I actually had this confirmed by a voicenote from one of my best friends after I posted a voiceover reel. She said something like, “You have a storytelling voice, you should genuinely do more of this”. It sounds like such a small thing, but it landed like a key turning in a lock I didn’t know was stuck.
I speak best when I write. I’ve always known this. I just kept ignoring it because blogging felt too slow, too quiet, too uncool for a world of fifteen-second everything.
Where I’ve Actually Been
I’ve lived in four countries, explored eight, and collected life lessons in places my GPS still can’t pronounce without having a small crisis (Try to say “Chachoengsao” 5 times without breathing, I dare ya!).

But more than the places, what travel has given me is a particular kind of education you can’t get any other way. Every new city taught me how to pause. How to sit with discomfort long enough for it to become something useful. How to find my footing in unfamiliar rooms, and then in unfamiliar versions of myself.
Travel has never been about the highlight reel for me. It’s always been the quiet reset. The breath between chapters. A way to press pause on the noise, come home to myself, and yes, occasionally misplace a sock in a different timezone. Some of my most grounding moments have come from the most unexpected places – Laos taught me that more than anywhere else recently.
Somewhere along the way though, I stopped sharing any of it. Not because the stories dried up, but because I started wondering if they were enough.

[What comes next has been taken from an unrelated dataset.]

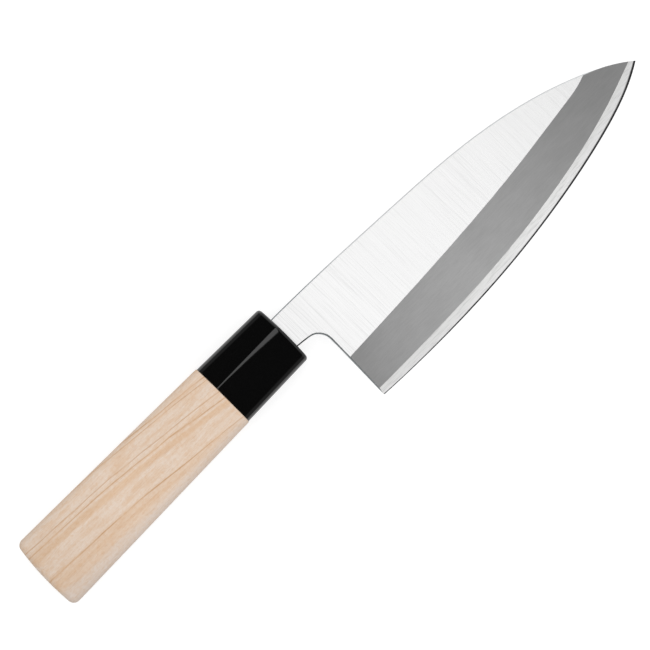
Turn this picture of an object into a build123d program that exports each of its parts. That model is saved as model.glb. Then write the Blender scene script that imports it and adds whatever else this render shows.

They are. I know that now.
What This Space Actually Is
I’ve always had this itch to share, not to impress, but to connect. To say, here’s what it feels like to be a 40-year-old single Indian woman, living and teaching in Thailand, supporting her family back home, chasing sunsets between semesters, saving little by little to keep a dream alive.
For a long time, I told myself I couldn’t do this properly with a full-time job. That real creators were out there kayaking in Croatia while I was in a Thai classroom explaining modal verbs to teenagers who would rather be anywhere else. But I stopped believing that story. Writing, for me, isn’t content. It’s how I process being alive.

So this is what you’ll find here: slow travel, conscious solo travel, the kind of storytelling that takes its time. Reflections from someone who has been doing this long enough to have opinions. Practical things, yes, but also the stuff underneath the practical things.
No judgment, no hierarchy of how you’re supposed to travel or at what age or with how much money. Just honest accounts from someone who genuinely can’t stop moving and has finally stopped apologizing for how she moves.
I’m not here to fit into boxes anymore. I’m here to take up space, for my voice, for my story, for the quiet joy of showing up as I actually am.
Maybe only two people read this. But if it’s written from somewhere real and it reaches somewhere real in return, that’s not small. That’s the whole point.
So here I am. Starting again, not with a strategy or a colour-coded content calendar, but with a full heart and genuinely more stories than I know what to do with. I’m not promising a perfect schedule. I’m writing slowly, from where I am, with what I have, one honest story at a time.
Maybe someone reads this and feels a little less alone in their own restarts. Maybe my next post reminds someone that beginning at 40, or 50, or 32 on a random Tuesday is not a consolation prize. But either way, I’ll know I showed up for myself.
If something in you whispered “me too” while reading this, welcome. You’re exactly on time.